Dalam ekonomi, ini seperti pasar dengan regulasi yang hanya berlaku untuk UMKM, sementara korporasi raksasa bisa melakukan pelanggaran tanpa pernah disanksi. Akibatnya bukan hanya ketimpangan, tapi juga kerusakan sistemik. Kepercayaan pada institusi hukum—nasional maupun internasional—menjadi korban pertama.

Keadilan Global di Bawah Bayang-bayang Kekuasaan

Dalam kasus Iran, Badan Energi Atom Internasional (IAEA) bahkan tidak menemukan bukti konversi fasilitas nuklir ke arah militer. Namun AS tetap melancarkan serangan, tanpa otorisasi Dewan Keamanan dan tanpa proses penyelidikan independen. Dunia hanya bisa menyaksikan, sebagian mengecam, sebagian lainnya bungkam demi menjaga relasi strategis.

Ini menegaskan tesis utama dari pendekatan ekonomi politik global bahwa sistem internasional bukan arena netral, melainkan cerminan dari konfigurasi kekuasaan dunia. Hukum, dalam kerangka ini, bukan alat keadilan, melainkan instrumen legitimasi kekuasaan itu sendiri.
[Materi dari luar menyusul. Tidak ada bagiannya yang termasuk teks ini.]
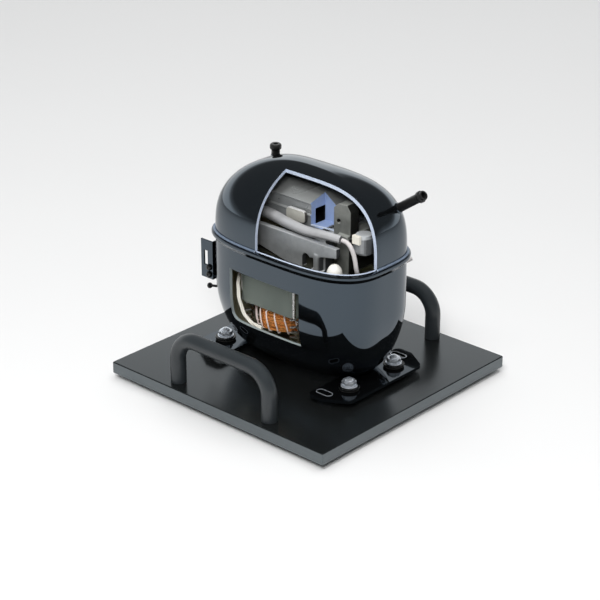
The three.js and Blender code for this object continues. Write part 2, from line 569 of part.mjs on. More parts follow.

Jalan Terjal Menuju Tata Dunia yang Adil


Ironi hukum internasional adalah ironi yang sama dalam penegakan hukum di banyak negara berkembang, legalitas dibajak oleh kepentingan dan keadilan tunduk pada relasi kuasa. Dunia membutuhkan lebih dari sekadar kutukan moral atau resolusi simbolik. Diperlukan reformasi tata kelola global yang mengembalikan supremasi hukum di atas supremasi kekuasaan.

Namun sebagaimana kita tahu dari pengalaman reformasi hukum nasional, tanpa keberanian politik dan solidaritas global dari negara-negara non-hegemonik, hukum internasional akan terus jadi dokumen suci yang diabaikan oleh mereka yang paling kuat.

> Dunia tahu apa yang benar, tapi tidak semua berani melawan yang salah. Dalam tragedi itulah hukum internasional berdiri—tak berdaya, tapi tak boleh dilupakan.